How can you ever do anything but watch other people interact, connect, bond, and wish you could just go along with whatever’s happening and do your best the way everyone else can? But you can’t put down the manual. You can’t stop knowing what you know. You can’t stop seeing the way the machine responds to people’s inputs, and you can’t stop knowing what every single clank and judder and cheerful beep means.
You can’t touch the controls, because you know the damage you could do with them. You know what happens when the machine breaks, and you know that using the machine with intention makes you more culpable when it hurts someone. You were supposed to know better, so it’s worse when you’re wrong. It’s not just fumbling like other people do, it’s not just a mistake, a social flub, a moment where you said the wrong thing by accident. Because you’re supposed to know the right thing to say, they say it’s malice when you’re wrong, it’s harmful.

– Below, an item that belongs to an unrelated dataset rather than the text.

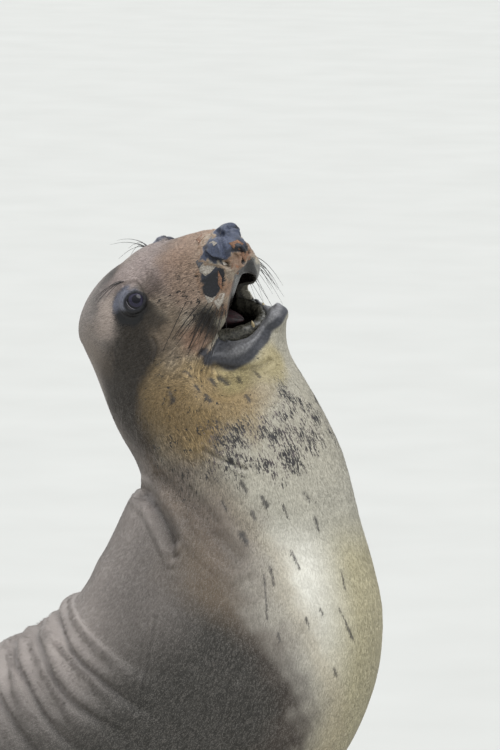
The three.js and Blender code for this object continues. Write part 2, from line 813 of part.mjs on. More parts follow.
// Tongue: an oval sweep on the floor of the mouth
function tongueSolid(grow) {
  const sweep = new Sweep(TONGUE, 20);
  const rings = [];
  for (let i = 0; i <= TONGUE_RINGS; i += 1) {
    const s = sweep.station((i / TONGUE_RINGS) * sweep.last);
    const ring = [];
    for (let k = 0; k < TONGUE_SIDES; k += 1) {
      const angle = (k / TONGUE_SIDES) * 2 * Math.PI;
      const high = Math.sin(angle);
      const reach = high > 0 ? s.row[3] : s.row[4];
      const groove = high > 0 ? TONGUE_GROOVE * Math.exp(-((Math.cos(angle) / 0.35) ** 2)) : 0;
      ring.push(s.row.slice(0, 3).map((v, j) => v
        + s.side[j] * Math.cos(angle) * (s.row[5] + grow)
        + s.up[j] * (high * (reach + grow) - groove)));
    }
    rings.push(ring);
  }
  return facingOut(ringsSolid(rings));
}

// The wedge that holds the lower jaw, from the corners of the mouth to the throat
function jawWedge(grow) {
  const { forward, up, reach, rise, lean, drop, wide } = JAW_CUT;
  const shape = new THREE.Shape([
    new THREE.Vector2(forward - grow, up + grow),
    new THREE.Vector2(forward + reach, up + rise + grow),
    new THREE.Vector2(forward + reach, up - drop),
    new THREE.Vector2(forward - lean - grow, up - drop),
  ]);
  const prism = new THREE.ExtrudeGeometry(shape, { depth: 2 * wide, bevelEnabled: false });
  prism.translate(0, 0, -wide);
  prism.applyMatrix4(new THREE.Matrix4().makeBasis(
    new THREE.Vector3(1, 0, 0),
    new THREE.Vector3(0, 0, 1),
    new THREE.Vector3(0, -1, 0),
  ));
  return toManifold(prism);
}

// Head with its mouth opened, cut from the neck, in its own frame
function headWhole() {
  const net = netSolid((h) => wholeField(apply(headFrame, h)), ...HEAD_GRID.map(steps));
  const mouth = netSolid(mouthSpace, ...MOUTH_GRID.map(steps));
  const s = bodySweep.station(CUT_NECK);
  const above = s.row.slice(0, 3).map((v, j) => v + s.along[j] * GAP);
  const block = blockBeyond(above, s.along);
  const keep = toGeometry(block).applyMatrix4(toHead);
  let solid = toManifold(net).subtract(toManifold(mouth)).intersect(toManifold(keep));
  for (const side of [-1, 1]) {
    const mirror = (p) => [p[0], side * p[1], p[2]];
    const at = mirror(EYE_AT);
    const gaze = mirror(EYE_GAZE);
    const front = at.map((v, j) => v + gaze[j] * EYE_RADIUS);
    const window = [LID_OPEN[0], LID_OPEN[0], LID_OPEN[1]].map((v) => v + LID_ROOM);
    solid = solid.subtract(toManifold(ball(front, window)));
    solid = solid.add(toManifold(lidRim(side)));
    solid = solid.subtract(toManifold(ball(at, Array(3).fill(EYE_RADIUS + GAP))));
    solid = solid.subtract(toManifold(ball(mirror(NOSTRIL_AT), NOSTRIL, 10, 6)));
    solid = solid.subtract(toManifold(ball(castSide(EAR_AT, side), Array(3).fill(EAR_HOLE), 8, 6)));
    const bow = [CANINE_BOW, 0, 0];
    solid = solid.add(toManifold(spike(...UPPER_CANINE.map(mirror), CANINE_WIDTH, bow)));
    solid = solid.add(toManifold(spike(...LOWER_CANINE.map(mirror).map(openJaw), CANINE_WIDTH, bow)));
  }
  return solid;
}

// Point of the head's side at a given place along and up
function castSide([f, u], side) {
  let low = 20;
  let high = 160;
  for (let i = 0; i < CAST.halvings; i += 1) {
    const middle = (low + high) / 2;
    if (wholeField(apply(headFrame, [f, side * middle, u])) < 0) low = middle;
    else high = middle;
  }
  return [f, side * low, u];
}

// A flipper: rings whose section is ridged over the digits, with a claw at the end of each
class Flipper {
  constructor(form, side) {
    this.form = form;
    this.side = side;
    this.last = form.rows.length - 1;
    const line = form.rows.map(([x, y, z, wide, thick]) => [x, side * y, z, thick, thick, wide]);
    this.sweep = new Sweep(line, 60);
  }

  // Point of the surface: place along, -1 to 1 across, then 1 on the back, 0 in the middle, -1 on the sole
  point(t, across, face) {
    const { rows, digits, from, ridge, depth, lean, scallop } = this.form;
    const s = this.sweep.station(t);
    const i = clamp(Math.floor(t), 0, this.last - 1);
    const wide = [5, 6, 7].map((n) => mix(rows[i][n], rows[i + 1][n], t - i) * (n === 6 ? this.side : 1));
    const along = new THREE.Vector3(...s.along);
    const w = new THREE.Vector3(...wide);
    w.addScaledVector(along, -w.dot(along)).normalize();
    const back = new THREE.Vector3().crossVectors(w, along).multiplyScalar(this.side);
    const out = clamp((t - from) / (this.last - from), 0, 1);
    const comb = Math.cos(across * Math.PI * digits);
    const swell = 1 + out * ridge[face > 0 ? 0 : 1] * (comb - 0.35);
    const p = new THREE.Vector3(...s.row.slice(0, 3));
    p.addScaledVector(w, across * s.row[5]);
    p.addScaledVector(back, face * s.row[3] * swell * Math.max(1 - across * across, 0) ** 0.4);
    p.addScaledVector(along, out * out * (depth * across * across + lean * across + scallop * comb));
    if (p.z < FLOOR_SNAP) p.z = 0;
    return p.toArray();
  }

  ring(t) {
    const half = this.form.sides / 2;
    const points = [];
    for (let k = 0; k < 2 * half; k += 1) {
      const across = k <= half ? 1 - (2 * k) / half : (2 * k) / half - 3;
      points.push(this.point(t, across, k === 0 || k === half ? 0 : Math.sign(half - k)));
    }
    return points;
  }

  blade() {
    const { sides, rings } = this.form;
    const half = sides / 2;
    const points = [];
    const faces = [];
    for (let i = 0; i <= rings; i += 1) points.push(...this.ring((i / rings) * this.last));
    for (let i = 0; i < rings; i += 1) {
      for (let k = 0; k < sides; k += 1) {
        const n = (k + 1) % sides;
        const [a, b] = [i * sides + k, i * sides + n];
        faces.push(a, b, b + sides, a, b + sides, a + sides);
      }
    }
    for (const [start, first] of [[0, true], [rings * sides, false]]) {
      for (let k = 0; k < half; k += 1) {
        const [a, b] = [start + k, start + k + 1];
        const [c, d] = [start + sides - k - 1, start + ((sides - k) % sides)];
        const corners = k === 0 ? [a, b, c] : k === half - 1 ? [a, b, d] : [a, b, c, a, c, d];
        if (first) corners.reverse();
        faces.push(...corners);
      }
    }
    return facingOut(meshFrom(points, faces));
  }

  solid() {
    let solid = toManifold(this.blade());
    const { digits, claw } = this.form;
    for (let n = 0; claw > 0 && n < digits; n += 1) {
      const across = (2 * n + 1) / digits - 1;
      const root = new THREE.Vector3(...this.point(this.last - CLAW.back, across, CLAW.rootHigh));
      const end = new THREE.Vector3(...this.point(this.last, across, CLAW.tipHigh));
      const tip = root.clone().addScaledVector(end.sub(root).normalize(), claw + CLAW.sunk);
      tip.z = Math.max(tip.z, CLAW.clear);
      solid = solid.add(toManifold(spike(root.toArray(), tip.toArray(), CLAW.width, [0, 0, CLAW.bow])));
    }
    return solid;
  }
}

function headFrameGeometry(solid) {
  return toGeometry(largest(solid)).applyMatrix4(headFrame);
}

const whole = headWhole();
const tongueGrown = toManifold(tongueSolid(GAP));
place('head', headFrameGeometry(whole.subtract(jawWedge(GAP)).subtract(tongueGrown)), COLOURS.face);
place('lower_jaw', headFrameGeometry(whole.intersect(jawWedge(0)).subtract(tongueGrown)), COLOURS.jaw);
place('tongue', tongueSolid(0).applyMatrix4(headFrame), COLOURS.tongue, 0.4);
const LENGTHS = {
  neck: [CUT_CHEST + CUT_STEP, CUT_NECK, 12, COLOURS.flank],
  chest: [CUT_TORSO + CUT_STEP, CUT_CHEST, 20, COLOURS.chest],
  torso: [CUT_HIPS + CUT_STEP, CUT_TORSO, 20, COLOURS.back],
  hips: [TAIL_END, CUT_HIPS, 9, COLOURS.back],
};
for (const [name, [from, to, rings, colour]] of Object.entries(LENGTHS)) {
  place(name, ringSolid(from, to, rings), colour);
}
const clearOf = (name) => toManifold(ringSolid(...LENGTHS[name].slice(0, 3), GAP));
const trunk = clearOf('chest').add(clearOf('torso')).add(clearOf('neck'));
const rump = clearOf('hips').add(clearOf('torso'));
for (const side of [-1, 1]) {
  const name = side < 0 ? 'right' : 'left';
  const eye = ball([EYE_AT[0], side * EYE_AT[1], EYE_AT[2]], [EYE_RADIUS, EYE_RADIUS, EYE_RADIUS]);
  place(`eye_${name}`, eye.applyMatrix4(headFrame), COLOURS.eye, 0.1);
  const fore = new Flipper(FOREFLIPPER, side).solid();
  place(`foreflipper_${name}`, toGeometry(largest(fore.subtract(trunk))), COLOURS.flipper);
  const hind = new Flipper(HINDFLIPPER, side).solid();
  place(`hindflipper_${name}`, toGeometry(largest(hind.subtract(rump))), COLOURS.flipper);
}
const tail = new Flipper(TAIL, 1).solid();
place('tail', toGeometry(largest(tail.subtract(rump))), COLOURS.back);

// The origin is the middle of the box, on the floor
const box = new THREE.Box3().setFromObject(group);
group.position.set(-(box.min.x + box.max.x) / 2, -(box.min.y + box.max.y) / 2, -box.min.z);

export default group;
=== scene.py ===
"""A young elephant seal that rears up and gapes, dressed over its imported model.

Metres, +X towards the nose, +Z up, the floor is Z = 0 and the animal's right side is -Y.
Places on the head are given in its own frame: forward, left, up, from the point between the eyes.
"""
import math

import bmesh
import bpy
import numpy as np
from mathutils import Matrix, Vector
from mathutils.bvhtree import BVHTree


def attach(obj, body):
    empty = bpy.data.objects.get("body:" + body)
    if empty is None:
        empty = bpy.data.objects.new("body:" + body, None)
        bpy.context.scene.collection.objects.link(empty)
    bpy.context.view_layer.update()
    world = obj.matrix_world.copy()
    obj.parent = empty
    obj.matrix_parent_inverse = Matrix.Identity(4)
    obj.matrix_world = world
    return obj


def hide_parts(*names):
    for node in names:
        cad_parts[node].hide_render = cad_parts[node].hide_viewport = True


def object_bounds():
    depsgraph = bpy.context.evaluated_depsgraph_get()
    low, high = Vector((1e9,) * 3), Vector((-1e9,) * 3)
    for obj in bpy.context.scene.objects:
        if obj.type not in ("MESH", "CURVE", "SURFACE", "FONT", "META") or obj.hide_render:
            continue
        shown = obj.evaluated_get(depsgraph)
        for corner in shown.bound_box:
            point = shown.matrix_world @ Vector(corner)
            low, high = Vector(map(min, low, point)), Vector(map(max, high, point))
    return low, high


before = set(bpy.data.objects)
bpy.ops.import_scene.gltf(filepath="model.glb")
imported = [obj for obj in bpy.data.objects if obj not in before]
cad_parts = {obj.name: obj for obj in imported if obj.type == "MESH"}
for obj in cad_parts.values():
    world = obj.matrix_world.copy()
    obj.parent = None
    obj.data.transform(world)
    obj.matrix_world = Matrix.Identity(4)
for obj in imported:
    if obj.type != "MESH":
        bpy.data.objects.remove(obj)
cad_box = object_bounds()

# The neck's axis lies this far in front of the hind flippers' ends
TAIL_BEHIND = 1.54665
NECK_X = cad_box[0][0] + TAIL_BEHIND
NECK = np.array([NECK_X, 0, 0])

# Camera: the photograph's view
PHOTO = (500, 750)
AZIMUTH = 18
ELEVATION = 8
DISTANCE = 9.0
AIM = (NECK_X + 0.03505, 0.0, 0.9272)
LENS = 259.2
SENSOR = 36
VIEW_END = 40

# Body: centre line and reach of the section to the back, the belly and each side
BODY = [
    # x from the neck, y, z, up, down, side
    (-1.318, 0, 0.072, 0.016, 0.022, 0.024),
    (-1.290, 0, 0.071, 0.046, 0.062, 0.064),
    (-1.200, 0, 0.088, 0.070, 0.092, 0.098),
    (-1.080, 0, 0.112, 0.106, 0.128, 0.144),
    (-0.900, 0, 0.142, 0.145, 0.160, 0.198),
    (-0.700, 0, 0.168, 0.178, 0.186, 0.240),
    (-0.520, 0, 0.184, 0.190, 0.202, 0.262),
    (-0.380, 0, 0.219, 0.204, 0.237, 0.272),
    (-0.245, 0, 0.282, 0.210, 0.287, 0.274),
    (-0.135, 0, 0.362, 0.216, 0.300, 0.272),
    (-0.055, 0, 0.449, 0.222, 0.304, 0.264),
    (-0.008, 0, 0.535, 0.226, 0.282, 0.254),
    (0.010, 0, 0.612, 0.214, 0.243, 0.234),
    (0.018, 0, 0.680, 0.197, 0.208, 0.204),
    (0.022, 0, 0.746, 0.175, 0.180, 0.178),
    (0.004, 0, 0.806, 0.163, 0.164, 0.165),
    (-0.026, 0, 0.860, 0.155, 0.160, 0.160),
    (-0.060, 0.004, 0.912, 0.158, 0.152, 0.145),
    (-0.094, 0.010, 0.960, 0.150, 0.128, 0.125),
    (-0.125, 0.018, 1.000, 0.140, 0.108, 0.108),
    (-0.150, 0.024, 1.035, 0.124, 0.088, 0.094),
]
NECK_END = 0.05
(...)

It’s you hurting other people on purpose, because you’re the only one interacting with any purpose.
But you can’t not interact. You can’t just not touch the machine, check out, let other people bang on it until it kicks out something worthwhile. You need connection, love, other people, and they need someone to interact with who’s making any effort at all to interact consciously and with care. You can’t waste what you know, and you’re too afraid to use it.
What do you do?
No, I’m asking, because I don’t know. What do you do? What do people with superpowers do? How do they get past the fear of doing more harm in the world than good, of making things infinitely worse just by becoming involved? How do they get to the point where they can touch the world at all?
It doesn’t seem like something most superhero movies discuss much. For as much as they talk about “responsibility,” superheroes don’t seem to feel much responsibility for the side effects of their actions. They crush buildings and toss evildoers across tables and through people’s wedding receptions without a second thought, and the noble taxpayer foots the bill. Is that what they’re brooding about on rooftops all the time?
Hold that thought — I gotta go find a rooftop.